Business leaders made clear their view as Bank of England governor Mark Carney prepared to make his first formal intervention in the debate ahead of the in/out referendum promised by David Cameron by the end of 2017.

He is due to deliver a lecture at St Peter’s College, Oxford, as the Bank publishes its in-depth assess of the potential economic risks to Britain if the country votes to leave the EU.

The existence of the Bank’s project – codenamed Project Bookend – was supposed to remain confidential, but was accidentally revealed when details were sent to a journalist in an email blunder.

The work, led by deputy director for financial stability Sir Jon Cunliffe, has looked at “a range of economic and financial issues that arise in the context of the renegotiation and national referendum” and is reported to run to 100 pages.

Mr Carney has downplayed the significance of his speech but his words will be carefully scrutinised for hints of any opinion on the issue.

The CBI report said the Prime Minister’s promise of an in/out referendum by the end of 2017 meant it was essential for the business community to get involved in the debate.

The document said: “Whilst membership of the European Union has its downsides, the disadvantages are significantly outweighed by the benefits we get in return.

“And the Prime Minister’s push for reform gives a window of opportunity to maximise those benefits – before the public chooses the future course for the UK.

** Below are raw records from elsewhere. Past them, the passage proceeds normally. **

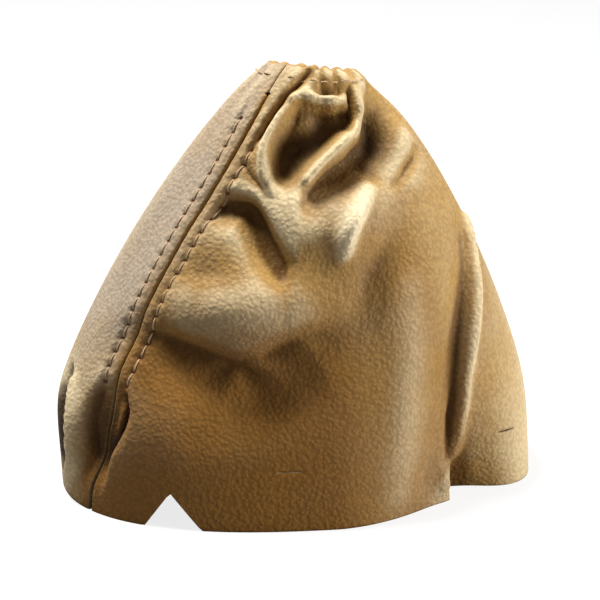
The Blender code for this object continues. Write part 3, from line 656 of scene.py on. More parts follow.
class Shader:
    """A material under construction."""

    def __init__(self, name: str) -> None:
        """Starts an empty material."""
        self.material = bpy.data.materials.new(name)
        self.material.use_nodes = True
        self.tree = self.material.node_tree
        self.tree.nodes.clear()

    def node(self, kind: str, settings: Mapping[str, object] | None = None,
             inputs: Mapping[str | int, object] | None = None, output: str | int = 0) -> Value:
        """Adds one node.

        Args:
            kind: Type of the node.
            settings: Its settings.
            inputs: Values or links of its sockets, by name or number.
            output: The socket wanted from it.

        Returns:
            That output socket.
        """
        made = self.tree.nodes.new(kind)
        for name, value in (settings or {}).items():
            setattr(made, name, value)
        for key, value in (inputs or {}).items():
            if isinstance(value, Value):
                self.tree.links.new(value.socket, made.inputs[key])
            else:
                made.inputs[key].default_value = value
        return Value(self, made.outputs[output])

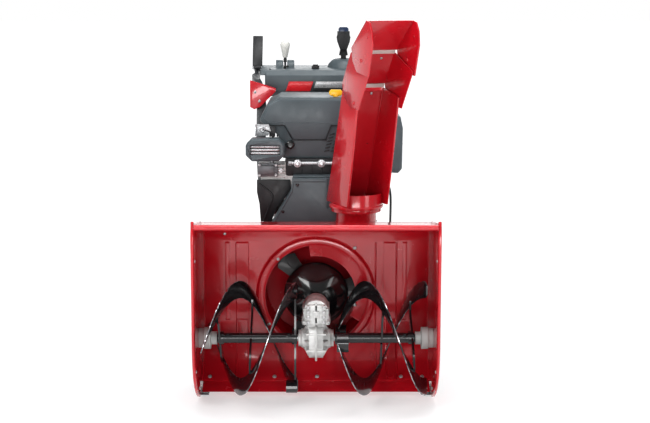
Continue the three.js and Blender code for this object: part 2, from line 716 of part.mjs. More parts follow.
const TUBE_RADIUS = 11.5;
const LEG_WIDTH = 34;
const LEG_DEPTH = 22;
function handle(side) {
  const path = new THREE.CatmullRomCurve3(
    [
      [FRAME_HALF + LEG_WIDTH / 2 + 1, 96, 300], [163, 120, 400], [190, 178, 560], [200, 238, 720],
      [200, 292, 866], [210, 322, 925], [HANDLE_X, 405, 944], [HANDLE_X, 575, 944],
    ].map(([x, y, z]) => new THREE.Vector3(side * x, y, z)),
    false, "centripetal",
  );
  const leg = bentBar(18, (u, across, through) => {
    const at = path.getPoint(u);
    const along = path.getTangent(u);
    const wide = new THREE.Vector3(1, 0, 0);
    const deep = new THREE.Vector3().crossVectors(along, wide).normalize();
    const taper = THREE.MathUtils.smoothstep(u, 0.62, 0.8);
    at.addScaledVector(wide, across * THREE.MathUtils.lerp(LEG_WIDTH, LEG_DEPTH, taper));
    return at.addScaledVector(deep, through * LEG_DEPTH).toArray();
  });
  const x = side * HANDLE_X;
  const bend = pipe([
    [x, 560, 944], [x, 600, 946], [x, ...gripPoint(0)], [x, ...gripPoint(12)],
  ], TUBE_RADIUS, 10, 10);
  const straight = rod([x, ...gripPoint(8)], [x, ...GRIP_TO], TUBE_RADIUS, 12);
  return join(leg, bend, straight);
}

function grip(side) {
  const x = side * HANDLE_X;
  return cut(
    rod([x, ...gripPoint(20)], [x, ...gripPoint(GRIP_LENGTH + 6)], 17, 16),
    rod([x, ...gripPoint(10)], [x, ...gripPoint(GRIP_LENGTH + GAP)], TUBE_RADIUS + 0.7, 12),
  );
}

// A hand lever that lies along the front of a grip and closes on it.
const LEVER_OFFSET = 42;
function handLever(side) {
  const x = side * HANDLE_X;
  const blade = prism("x", [
    gripPoint(0, 19), gripPoint(20, 30), gripPoint(131, LEVER_OFFSET),
    gripPoint(131, LEVER_OFFSET + 7), gripPoint(14, 38), gripPoint(-8, 24),
  ], x - 19, x + 19, 2);
  const hub = rod([x - 12, ...gripPoint(-2, 22)], [x + 12, ...gripPoint(-2, 22)], 7, 14);
  return join(blade, hub);
}

function gusset(side) {
  const outline = [
    [240, 948], [240, 850], [225, 842], [205, 850], [148, 906], [145, 918], [200, 936],
  ].map(([x, z]) => [side * x, z]);
  const shell = prism("y", outline, 262, 316);
  const rooms = [[182, 252], [130, 177]].map(([near, far]) =>
    box(...range(side, near, far), 266, 330, 830, 960),
  );
  return cut(shell, ...rooms);
}

const CONSOLE_HALF = 188;
const TRAY_HALF = 206; // the console's upper edge is wider, above the handles
const GIMBAL_Z = 985;
const GIMBAL_R = 21;

function consoleBody() {
  const side = [
    [334, 884], [322, 900], [318, 962], [334, 980], [400, CONSOLE_Z], [520, CONSOLE_Z + 4],
    [560, 974], [566, 930], [548, 905], [440, 884],
  ];
  const traySide = [
    [324, 962], [334, 980], [400, CONSOLE_Z], [520, CONSOLE_Z + 4], [560, 974], [562, 962],
  ];
  const body = prism("x", side, -CONSOLE_HALF, CONSOLE_HALF, 6);
  const tray = prism("x", traySide, -TRAY_HALF, TRAY_HALF, 4);
  const hollow = box(-CONSOLE_HALF + 10, CONSOLE_HALF - 10, 340, 540, 870, 950);
  const slot = box(LEVER_X - 6, LEVER_X + 6, CONTROL_Y - 62, CONTROL_Y + 50, 900, 1000);
  const gates = [-1, 1].map((end) =>
    prism("x", arc(CONTROL_Y, CONSOLE_Z - 2, 30, 0, 180, 12), LEVER_X + end * 21 - 13,
      LEVER_X + end * 21 + 13, 2),
  );
  const dome = turned("z", [JOYSTICK_X, CONTROL_Y, CONSOLE_Z - 2], [
    [0, -2], [62, -2], [56, 16], [42, 30], [32, 35], [0, 35],
  ], 20);
  const well = rod([JOYSTICK_X, CONTROL_Y, 940], [JOYSTICK_X, CONTROL_Y, CONSOLE_Z + 40],
    GIMBAL_R + 4, 20);
  const pinBore = rod([JOYSTICK_X, CONTROL_Y - 31, GIMBAL_Z], [JOYSTICK_X, CONTROL_Y + 31, GIMBAL_Z],
    PIN_R + 0.5, 12);
  return cut(join(body, tray, ...gates, dome), hollow, slot, well, pinBore);
}

const SHIFT_PIVOT = 925;
function shiftLever() {
  const blade = box(LEVER_X - 3, LEVER_X + 3, CONTROL_Y - 10, CONTROL_Y + 10, SHIFT_PIVOT - 10, 1005);
  return join(blade, rod([LEVER_X, CONTROL_Y, 995], [LEVER_X, CONTROL_Y, 1036], 4, 10));
}

const shiftKnob = () =>
  turned("z", [LEVER_X, CONTROL_Y, 0], [
    [4.4, 1024], [9, 1022], [17, 1060], [19, 1070], [16, 1078], [8, 1083], [0, 1084], [0, 1037],
    [4.4, 1037], [4.4, 1024],
  ], 14);

// The ring rocks on two pins along Y in the console, and carries the joystick on pins along X.
const PIN_R = 3;
function joystickGimbal() {
  const ring = turned("z", [JOYSTICK_X, CONTROL_Y, GIMBAL_Z], [
    [15, -6], [GIMBAL_R, -6], [GIMBAL_R, 6], [15, 6], [15, -6],
  ], 20);
  const pins = [-1, 1].map((end) =>
    rod([JOYSTICK_X, CONTROL_Y + end * 18, GIMBAL_Z], [JOYSTICK_X, CONTROL_Y + end * 29, GIMBAL_Z],
      PIN_R, 10),
  );
  const bore = rod([JOYSTICK_X - 30, CONTROL_Y, GIMBAL_Z], [JOYSTICK_X + 30, CONTROL_Y, GIMBAL_Z],
    PIN_R + 0.4, 10);
  return cut(join(ring, ...pins), bore);
}

function joystick() {
  const at = [JOYSTICK_X, CONTROL_Y];
  const ball = turned("z", [...at, GIMBAL_Z], [[0, -13], [8, -11], [13, 0], [8, 11], [0, 13]], 14);
  const pin = rod([JOYSTICK_X - 19, CONTROL_Y, GIMBAL_Z], [JOYSTICK_X + 19, CONTROL_Y, GIMBAL_Z],
    PIN_R, 10);
  const stick = rod([...at, GIMBAL_Z], [...at, 1070], 10, 12);
  const head = prism("y", [
    [-12, 1050], [12, 1050], [23, 1080], [26, 1098], [23, 1106], [23, 1120], [-23, 1120],
    [-23, 1106], [-26, 1098], [-23, 1080],
  ].map(([x, z]) => [JOYSTICK_X + x, z]), CONTROL_Y - 22, CONTROL_Y + 22, 5);
  const seat = box(JOYSTICK_X - 19, JOYSTICK_X + 19, CONTROL_Y - 18, CONTROL_Y + 18, 1104, 1130);
  return cut(join(ball, pin, stick, head), seat);
}

const joystickTrigger = () =>
  prism("y", chamferedRectangle(JOYSTICK_X - 18.6, JOYSTICK_X + 18.6, 1109, 1136, 6),
    CONTROL_Y - 17.6, CONTROL_Y + 17.6, 3);

function chuteCable() {
  return pipe([
    [150, 400, 900], [160, 330, 862], [165, 225, 700], [200, 150, 620], [250, -20, 604],
    [248, -190, 520], [234, -310, 400], [228, BACK_Y + 26, 340], [228, BACK_Y + 26, 316],
  ], 4, 30, 6);
}

bothSides((end, side) => {
  paint(`handle_${end}`, handle(side), CHARCOAL);
  paint(`gusset_${end}`, gusset(side));
  rubber(`grip_${end}`, grip(side));
  plastic(side < 0 ? "traction_lever" : "auger_lever", handLever(side), BLACK);
});
plastic("console", consoleBody());
metal("shift_lever", shiftLever(), BLACK);
plastic("shift_knob", shiftKnob(), PALE);
metal("joystick_gimbal", joystickGimbal());
plastic("joystick", joystick(), BLACK);
plastic("joystick_trigger", joystickTrigger(), NAVY);
rubber("chute_cable", chuteCable());

// ---- Chute, in its own frame: it throws towards -Y, and turns about Z ----
const CHUTE_HALF = 72;
const WALL = 3;
const COLLAR_R = NECK_R + 19; // a low curved plate that closes the chute's foot in front
const COLLAR_TOP = 34;
const chute = new THREE.Group();
chute.position.set(NECK_X, NECK_Y, CHUTE_Z);
chute.rotation.z = CHUTE_TURN;
model.add(chute);

// A channel with a back and two sides, cut from a side outline.
function channel(outline, half, wall, open) {
  return cut(prism("x", outline, -half, half), prism("x", open, -half + wall, half - wall));
}

function chuteRing() {
  const flange = turned("z", [0, 0, 0], [
    [NECK_R - SHEET, RING_Z + 0.5 - CHUTE_Z], [NECK_R + 22, RING_Z + 0.5 - CHUTE_Z],
    [NECK_R + 22, RING_Z + 8 - CHUTE_Z], [NECK_R + 14, -GAP], [NECK_R - SHEET, -GAP],
    [NECK_R - SHEET, RING_Z + 0.5 - CHUTE_Z],
  ], 28);
  const reach = THREE.MathUtils.radToDeg(Math.asin((CHUTE_HALF - WALL - 1) / COLLAR_R));
  const collar = prism("z", [
    ...arc(0, 0, COLLAR_R, 270 - reach, 270 + reach, 14),
    ...arc(0, 0, COLLAR_R - SHEET, 270 + reach, 270 - reach, 14),
  ], RING_Z + 3 - CHUTE_Z, COLLAR_TOP);
  return join(flange, collar);
}

const lowerChute = channel(
  [[72, 0], [22, 158], [-46, 376], [-152, 350], [-118, 175], [-80, 0]],
  CHUTE_HALF,
  WALL,
  [[72 - WALL, -5], [22 - WALL, 158], [-46 - WALL - 1, 390], [-260, 400], [-260, -5]],
);
const lowerDeflector = channel(
  [[-50, 392], [-110, 490], [-234, 432], [-163, 315], [-104, 322], [-62, 352]],
  CHUTE_HALF + WALL + 1.5,
  WALL,
  [[-30, 387], [-51.5, 387], [-53, 390], [-119, 498], [-260, 470], [-260, 290], [-30, 290]],
);
const upperDeflector = channel(
  [
    [-122, 505], [-222, 590], [-244, 584], [-260, 556], [-264, 515], [-236, 420], [-158, 432],
    [-130, 466],
  ],
  CHUTE_HALF + 2 * WALL + 3,
  WALL,
  [[-100, 493], [-123, 493], [-126, 502], [-234, 594], [-300, 594], [-300, 400], [-100, 400]],
);

paint("chute_ring", chuteRing(), RED, chute);
paint("chute_lower", lowerChute, RED, chute);
paint("deflector_lower", lowerDeflector, RED, chute);
paint("deflector_upper", upperDeflector, RED, chute);

export default model;
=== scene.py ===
"""The looks of a two-stage snowblower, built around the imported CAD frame.

Metres. +Z up, the machine faces -Y, +X is to the right of a viewer in front of it.
"""
import json
import math

import bmesh
import bpy
from mathutils import Matrix, Vector


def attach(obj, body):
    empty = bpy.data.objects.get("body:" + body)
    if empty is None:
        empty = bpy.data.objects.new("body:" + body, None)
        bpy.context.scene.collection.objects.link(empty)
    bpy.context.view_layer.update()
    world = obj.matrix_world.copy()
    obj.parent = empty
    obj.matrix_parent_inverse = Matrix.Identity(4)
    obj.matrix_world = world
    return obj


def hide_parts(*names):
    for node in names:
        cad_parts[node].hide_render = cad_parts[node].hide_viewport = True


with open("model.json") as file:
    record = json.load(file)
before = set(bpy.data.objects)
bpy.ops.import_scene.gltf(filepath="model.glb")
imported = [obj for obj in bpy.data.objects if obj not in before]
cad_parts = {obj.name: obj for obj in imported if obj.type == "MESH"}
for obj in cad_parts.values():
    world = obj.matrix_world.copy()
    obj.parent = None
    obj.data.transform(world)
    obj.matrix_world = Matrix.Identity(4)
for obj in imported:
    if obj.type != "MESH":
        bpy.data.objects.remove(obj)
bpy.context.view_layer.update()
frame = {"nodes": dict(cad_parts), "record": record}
NODES = frame["nodes"]

# ---- Where the CAD puts things ----
AUGER = Vector((0, -0.564, 0.207))
AUGER_R = 0.176
TUBE_R = 0.016
RIBBON_IN = 0.122
RIBBON_OUT = 0.1758
RIBBON_PITCH = 0.368
BACK_Y = -0.374
SWEEP_R = 0.19
HOUSING_HALF = 0.361
PLATE = 0.004
LIP_Y = -0.692
IMPELLER_Z = 0.298
NECK = Vector((0.13, -0.299, 0.0))
CHUTE_Z = 0.588
CHUTE_TURN = math.radians(25)
CHUTE_HALF = 0.072
WALL = 0.003
WHEEL_R = 0.203
WHEEL_X = 0.236
AXLE_Y = -0.08
CRANK_Z = 0.585
COVER_REAR = 0.126
PANEL_Z = 0.78
BRACE_Z = 0.697
GUARD_X = -0.168
CONTROL_Y = 0.44
CONSOLE_Z = 0.985
LEVER_X = -0.116
JOYSTICK_X = 0.103
HANDLE_X = 0.228
GRIP_FROM = Vector((0, 0.6305, 0.962))
GRIP_TO = Vector((0, 0.7229, 1.08))

X = Vector((1, 0, 0))
Y = Vector((0, 1, 0))
Z = Vector((0, 0, 1))
SIDES = (("left", -1), ("right", 1))
CHUTE_BODIES = ("chute", "deflector_lower", "deflector_upper")  # drawn in its frame
IN_CHUTE = Matrix.Translation((NECK.x, NECK.y, CHUTE_Z)) @ Matrix.Rotation(CHUTE_TURN, 4, "Z")


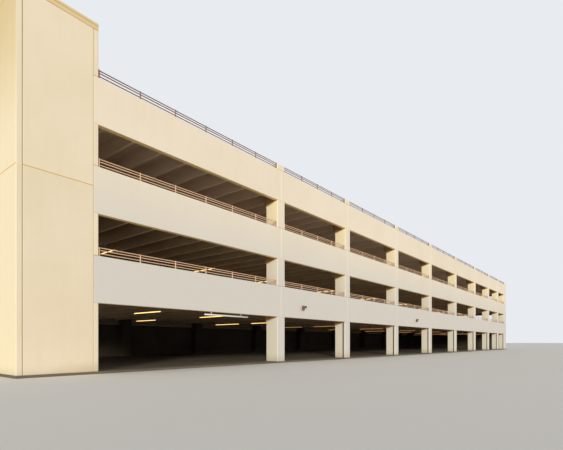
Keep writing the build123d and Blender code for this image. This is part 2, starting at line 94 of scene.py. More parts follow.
def cast_concrete(name, tones, patch, streak, roughness, grit, runs_show=0.35, splash=None,
                  height_tone=None, height_tone_span=(1040, 440), spandrel_shadow=None):
    """Concrete or paint on it: soft patches between two tones, and runs of a third tone.

    Patch is the size of the patches and streak the width of the runs along x, y and z, in metres.
    Grit is the depth of the surface's unevenness. Splash is a colour that rises from the ground.
    A tone that thickens between two heights is painted light and shade that change with height.
    A brown below each row of spandrels, down to a slanted line, is the spandrels' painted shadow.
    """
    material, tree, shader = new_finish(name, roughness)
    place = add_node(tree, "ShaderNodeTexCoord").outputs["Object"]
    clouds = add_node(tree, "ShaderNodeTexNoise",
                      {"Vector": place, "Scale": 1 / patch, "Detail": 6.0, "Roughness": 0.62})
    share = add_node(tree, "ShaderNodeMapRange",
                     {"Value": clouds.outputs["Fac"], "From Min": 0.34, "From Max": 0.66})
    body = add_node(tree, "ShaderNodeMix", {0: share.outputs["Result"], 6: srgb(tones[0]),
                                            7: srgb(tones[1])}, data_type="RGBA")
    drawn = add_node(tree, "ShaderNodeVectorMath",
                     {0: place, 1: tuple(1 / width for width in streak)}, operation="MULTIPLY")
    runs = add_node(tree, "ShaderNodeTexNoise",
                    {"Vector": drawn.outputs["Vector"], "Scale": 1.0, "Detail": 4.0,
                     "Roughness": 0.6})
    run_share = add_node(tree, "ShaderNodeMapRange",
                         {"Value": runs.outputs["Fac"], "From Min": 0.50, "From Max": 0.80,
                          "To Max": runs_show})
    streaked = add_node(tree, "ShaderNodeMix", {0: run_share.outputs["Result"],
                                                6: body.outputs[2], 7: srgb(tones[2])},
                        data_type="RGBA")
    island = add_node(tree, "ShaderNodeNewGeometry").outputs["Random Per Island"]
    batch = add_node(tree, "ShaderNodeMapRange", {"Value": island, "To Min": 0.965, "To Max": 1.0})
    colour = add_node(tree, "ShaderNodeVectorMath",
                      {0: streaked.outputs[2], 1: batch.outputs["Result"]}, operation="MULTIPLY")
    paint = colour.outputs["Vector"]
    axes = add_node(tree, "ShaderNodeSeparateXYZ", {"Vector": place})
    height = axes.outputs["Z"]
    # Painted light and shade: the colour eases toward a second tone between two heights.
    if height_tone:
        height_share = add_node(tree, "ShaderNodeMapRange",
                         {"Value": height, "From Min": height_tone_span[0] * MM,
                          "From Max": height_tone_span[1] * MM, "To Max": 0.95},
                         interpolation_type="SMOOTHSTEP")
        greyed = add_node(tree, "ShaderNodeMix", {0: height_share.outputs["Result"], 6: paint,
                                                  7: srgb(height_tone)}, data_type="RGBA")
        paint = greyed.outputs[2]
    # Painted shadow: brown above a line that slopes down inward like the spandrels' cast shadow.
    if spandrel_shadow:
        soffits = [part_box(f"{level}_front_spandrels")[0].z for level in ("level_2", "level_3")]
        faces = [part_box("front_columns")[0].y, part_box("back_columns")[1].y]
        half_way = (faces[1] - faces[0]) / 2
        aside = add_node(tree, "ShaderNodeMath", {0: axes.outputs["Y"], 1: sum(faces) / 2},
                         operation="SUBTRACT")
        away = add_node(tree, "ShaderNodeMath", {0: aside.outputs["Value"]}, operation="ABSOLUTE")
        shadow_drop = add_node(tree, "ShaderNodeMapRange",
                        {"Value": away.outputs["Value"], "From Min": half_way - column_depth,
                         "From Max": half_way, "To Min": 24 * MM, "To Max": 0.0})
        slanted = add_node(tree, "ShaderNodeMath", {0: height, 1: shadow_drop.outputs["Result"]},
                           operation="ADD")
        storey = add_node(tree, "ShaderNodeMath",
                          {0: slanted.outputs["Value"], 1: soffits[1] + 60 * MM,
                           2: soffits[0] + 60 * MM}, operation="WRAP")
        shadow_share = add_node(tree, "ShaderNodeMapRange",
                           {"Value": storey.outputs["Value"], "From Min": soffits[1] - 9 * MM,
                            "From Max": soffits[1] + 3 * MM, "To Max": 0.95},
                           interpolation_type="SMOOTHSTEP")
        browned = add_node(tree, "ShaderNodeMix", {0: shadow_share.outputs["Result"], 6: paint,
                                                   7: srgb(spandrel_shadow)}, data_type="RGBA")
        paint = browned.outputs[2]
    if splash:
        ragged = add_node(tree, "ShaderNodeMath", {0: clouds.outputs["Fac"], 1: 0.09, 2: height},
                          operation="MULTIPLY_ADD")
        low_down = add_node(tree, "ShaderNodeMapRange",
                            {"Value": ragged.outputs["Value"], "From Min": 0.11, "From Max": 0.045,
                             "To Max": 0.6}, interpolation_type="SMOOTHSTEP")
        soiled = add_node(tree, "ShaderNodeMix", {0: low_down.outputs["Result"], 6: paint,
                                                  7: srgb(splash)}, data_type="RGBA")
        paint = soiled.outputs[2]
    tree.links.new(paint, shader.inputs["Base Color"])
    sand = add_node(tree, "ShaderNodeTexNoise",
                    {"Vector": place, "Scale": 1 / (4 * MM), "Detail": 3.0})
    bump = add_node(tree, "ShaderNodeBump", {"Height": sand.outputs["Fac"], "Distance": grit,
                                             "Strength": 0.5})
    tree.links.new(bump.outputs["Normal"], shader.inputs["Normal"])
    return material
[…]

“With a referendum on Britain’s membership of the European Union now a question of ‘when’ not ‘if’, it is essential that the business community is part of the debate.”

The CBI report accepted that aspects of EU legislation “do get in the way of business” but while it was not a “uniform view” the “majority of firms believe that the pros of EU membership outweigh the cons”.

“Just as ‘more Europe’ isn’t the answer to every question, neither is ‘no Europe’,” the report said. “Being a member of the European Union helps British businesses to grow and create more jobs across the UK.

“The EU single market gives British business access to over 500 million customers – that’s eight times the number of customers in the UK alone.

“In many respects the EU makes it easier to sell to them, simplifying business rules on exporting. And the sheer size of the EU makes it a magnet for global investment as well as letting EU trade negotiators go ‘toe-to-toe’ with global giants like the US and China to open up their markets.

“And it’s a good deal for households too. Driving competition within Europe and helping open up trade with countries outside it means lower prices and more choice.

“Whilst it’s hard to quantify many of the benefits of EU membership, CBI research estimates that membership is worth about 4-5% of our national income – about £3,000 for the average household every year.”

Critics of the EU have suggested that the UK could have a relationship with the EU while being outside it, along the lines of Norway or Switzerland.

But the CBI said: “Alternative arrangements to full membership either have serious downsides or are surrounded by huge uncertainty. That’s why the majority of business want to remain in a reformed EU.”

CBI director general John Cridland said: “The CBI speaks for 190,000 firms of all sizes, in every sector and in every corner of the UK, and most of our companies want the UK to be in a reformed EU. For business the benefits of full membership outweigh the disadvantages, but the EU must work better.

“The single market has been the solid foundation of our economic success in recent decades, giving us direct access to eight times more consumers than in the UK alone and ensuring we can go toe-to-toe with larger economies on major trade deals, creating jobs and economic growth here in the UK.

“While there are many benefits to EU membership, we should not be blind to the downsides and recognise the EU, like any big institution has its faults and needs to do better.

“The burden of regulation on smaller firms in particular still needs tackling, even if some progress is being made. And the UK must push for reform to make the whole of the EU more competitive in the global economy and deliver a single market fit for the 21st century.”

Will Straw, executive director of the Britain Stronger in Europe campaign said: “The CBI report blows a huge hole in the out campaign’s argument. Being part of Europe boosts the UK economy by increasing our trade and investment in turn supporting millions of jobs here at home.

“We already have the best of both worlds, trading within the EU and other countries. Why would we put that at risk?”

A study by NatCen Social Research found that younger, well-educated voters are more likely to want to remain in the European Union than older Britons and those without qualifications.